Ultimately, the decision comes down to your budget, lifestyle, and priorities. But with the right research and preparation, leasing a CPO car can be a smart, cost-effective way to get behind the wheel of a quality vehicle.
Frequently Asked Questions
Can you lease a certified pre-owned car?
Yes, many dealerships and manufacturers offer lease programs for certified pre-owned vehicles. These leases combine the affordability of used cars with the reliability and warranty protection of new ones.
Are CPO lease payments lower than new car leases?
Generally, yes.
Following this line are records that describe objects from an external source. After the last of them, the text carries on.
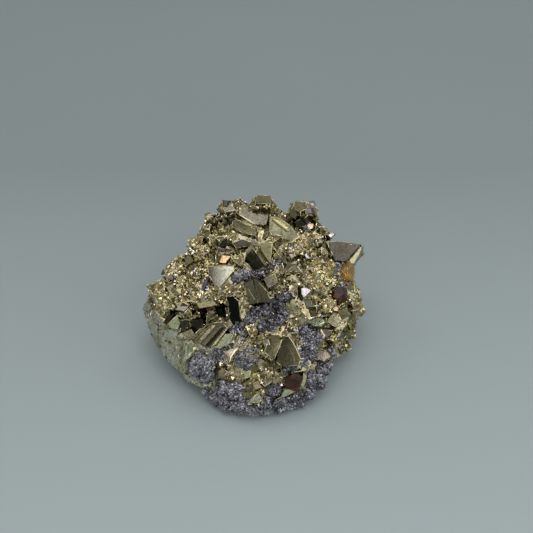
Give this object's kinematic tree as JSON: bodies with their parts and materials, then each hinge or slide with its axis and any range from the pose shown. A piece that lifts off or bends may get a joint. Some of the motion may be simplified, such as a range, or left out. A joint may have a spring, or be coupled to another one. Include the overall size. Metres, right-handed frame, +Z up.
{
  "type": "pyrite specimen",
  "caption": "Hand specimen of brassy octahedral pyrite crystals grown as one mass, with a dark granular crust and seams and small amber crystals, resting on a flat underside.",
  "frame": {"origin": "centre of the flat underside's bounding box, on the surface the specimen stands on", "axes": "+X to the specimen's right as displayed, +Y to its back, +Z up"},
  "size_m": [0.0865, 0.0803, 0.0467],
  "materials": {
    "pyrite": "metallic natural crystal faces, pale brass, partly tarnished",
    "dark_grains": "dark grey granular mineral with a sub-metallic glitter",
    "honey": "resinous orange crystal",
    "red_brown": "glossy dark red-brown crystal"
  },
  "bodies": {
    "root": {"pyrite_cluster": "pyrite", "dark_crust_front": "dark_grains", "dark_knob_left": "dark_grains", "dark_seam_upper": "dark_grains", "dark_seam_middle": "dark_grains", "dark_seam_right": "dark_grains", "honey_crystal": "honey", "red_crystal_right": "red_brown", "red_crystal_front": "red_brown"}
  },
  "joints": []
}
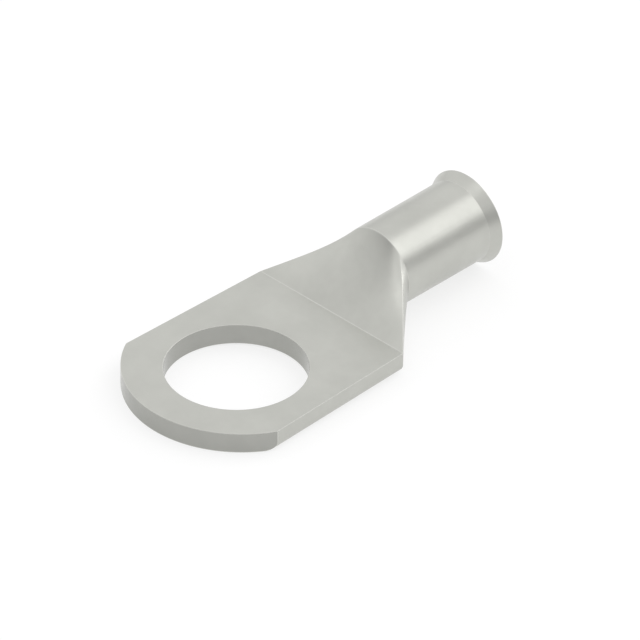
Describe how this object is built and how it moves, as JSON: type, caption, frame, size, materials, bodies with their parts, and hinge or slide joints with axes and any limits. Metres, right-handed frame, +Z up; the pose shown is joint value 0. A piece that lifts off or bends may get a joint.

Because CPO cars have already depreciated, their lease payments are typically 20–30% lower than comparable new car leases, saving you hundreds of dollars over the lease term.
Do CPO leases include warranties?
Most manufacturer-certified pre-owned programs include extended warranties that cover major components for several years or miles, often longer than standard used car coverage.
Can I buy the car at the end of a CPO lease?
Yes, most CPO leases include a purchase option. At the end of the lease, you can buy the car at a predetermined price, which is often based on its residual value.
Do I need good credit to lease a CPO car?
While good credit helps secure the best rates, some CPO programs are more flexible than new car leases. Buyers with fair credit (600–659) may still qualify, especially with a co-signer or larger down payment.
Are CPO cars inspected before leasing?
Yes, all certified pre-owned vehicles undergo a rigorous multi-point inspection and reconditioning process to ensure they meet manufacturer standards for quality and safety.